**Exercise description**
From the first line of the data below, repeat each line exactly until you reach the line with "from build123d import *"; include that line too.

**Material provided**
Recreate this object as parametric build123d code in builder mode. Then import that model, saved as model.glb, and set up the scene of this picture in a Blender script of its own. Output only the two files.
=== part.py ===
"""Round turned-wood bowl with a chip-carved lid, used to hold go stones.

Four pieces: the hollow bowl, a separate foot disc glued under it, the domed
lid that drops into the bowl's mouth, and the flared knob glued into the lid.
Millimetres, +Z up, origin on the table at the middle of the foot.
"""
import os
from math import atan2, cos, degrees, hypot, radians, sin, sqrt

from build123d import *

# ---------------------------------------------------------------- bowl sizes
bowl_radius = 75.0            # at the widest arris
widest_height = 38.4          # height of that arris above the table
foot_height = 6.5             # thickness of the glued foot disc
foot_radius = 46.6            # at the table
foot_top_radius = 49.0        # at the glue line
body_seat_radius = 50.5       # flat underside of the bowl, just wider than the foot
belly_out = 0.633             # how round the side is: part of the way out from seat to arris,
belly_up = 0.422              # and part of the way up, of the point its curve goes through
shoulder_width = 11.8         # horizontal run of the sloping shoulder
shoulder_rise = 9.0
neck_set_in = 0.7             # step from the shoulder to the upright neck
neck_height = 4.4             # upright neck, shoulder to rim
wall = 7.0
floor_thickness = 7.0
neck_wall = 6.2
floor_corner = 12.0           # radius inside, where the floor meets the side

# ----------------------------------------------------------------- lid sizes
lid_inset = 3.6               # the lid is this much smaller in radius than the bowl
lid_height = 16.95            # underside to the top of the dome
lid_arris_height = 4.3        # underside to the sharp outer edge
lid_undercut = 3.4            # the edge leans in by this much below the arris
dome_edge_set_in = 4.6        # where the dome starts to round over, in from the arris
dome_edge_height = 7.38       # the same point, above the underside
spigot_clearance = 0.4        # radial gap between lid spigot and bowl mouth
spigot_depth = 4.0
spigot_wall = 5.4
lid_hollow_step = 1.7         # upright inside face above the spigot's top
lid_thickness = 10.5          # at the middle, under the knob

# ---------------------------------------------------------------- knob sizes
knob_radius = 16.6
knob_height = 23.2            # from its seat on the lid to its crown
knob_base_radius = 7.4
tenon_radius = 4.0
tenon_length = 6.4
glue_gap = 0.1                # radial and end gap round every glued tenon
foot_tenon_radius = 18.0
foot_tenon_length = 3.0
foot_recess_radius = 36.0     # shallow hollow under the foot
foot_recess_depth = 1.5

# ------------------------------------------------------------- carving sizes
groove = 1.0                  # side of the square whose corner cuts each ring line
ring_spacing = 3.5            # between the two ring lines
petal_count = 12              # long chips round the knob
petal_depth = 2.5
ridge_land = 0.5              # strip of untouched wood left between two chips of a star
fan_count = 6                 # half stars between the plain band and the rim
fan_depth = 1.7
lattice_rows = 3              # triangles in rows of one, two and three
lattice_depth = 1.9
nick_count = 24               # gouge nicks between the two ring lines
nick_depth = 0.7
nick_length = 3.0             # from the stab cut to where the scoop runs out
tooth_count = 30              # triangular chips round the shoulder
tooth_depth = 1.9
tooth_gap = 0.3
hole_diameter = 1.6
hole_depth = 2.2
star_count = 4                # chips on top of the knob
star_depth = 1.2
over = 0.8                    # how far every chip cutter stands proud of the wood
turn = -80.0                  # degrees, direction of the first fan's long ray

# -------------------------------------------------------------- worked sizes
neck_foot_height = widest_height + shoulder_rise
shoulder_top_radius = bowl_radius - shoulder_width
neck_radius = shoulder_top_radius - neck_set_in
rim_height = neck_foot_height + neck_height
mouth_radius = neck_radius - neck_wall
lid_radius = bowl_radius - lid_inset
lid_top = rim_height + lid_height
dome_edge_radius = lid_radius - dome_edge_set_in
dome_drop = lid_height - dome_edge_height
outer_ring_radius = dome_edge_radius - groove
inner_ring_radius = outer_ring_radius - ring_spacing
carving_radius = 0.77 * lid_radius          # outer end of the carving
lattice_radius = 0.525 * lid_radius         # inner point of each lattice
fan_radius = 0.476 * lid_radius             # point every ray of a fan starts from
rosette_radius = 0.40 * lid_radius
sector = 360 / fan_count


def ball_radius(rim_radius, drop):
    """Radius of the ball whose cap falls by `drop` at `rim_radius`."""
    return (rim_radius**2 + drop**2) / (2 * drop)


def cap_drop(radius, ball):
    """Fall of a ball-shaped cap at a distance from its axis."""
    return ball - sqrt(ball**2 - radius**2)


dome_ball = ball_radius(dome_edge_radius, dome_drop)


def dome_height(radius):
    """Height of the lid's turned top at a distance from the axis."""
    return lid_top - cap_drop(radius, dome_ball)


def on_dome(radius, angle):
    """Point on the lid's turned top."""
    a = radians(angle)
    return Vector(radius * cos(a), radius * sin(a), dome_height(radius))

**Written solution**
Recreate this object as parametric build123d code in builder mode. Then import that model, saved as model.glb, and set up the scene of this picture in a Blender script of its own. Output only the two files.
=== part.py ===
"""Round turned-wood bowl with a chip-carved lid, used to hold go stones.

Four pieces: the hollow bowl, a separate foot disc glued under it, the domed
lid that drops into the bowl's mouth, and the flared knob glued into the lid.
Millimetres, +Z up, origin on the table at the middle of the foot.
"""
import os
from math import atan2, cos, degrees, hypot, radians, sin, sqrt

from build123d import *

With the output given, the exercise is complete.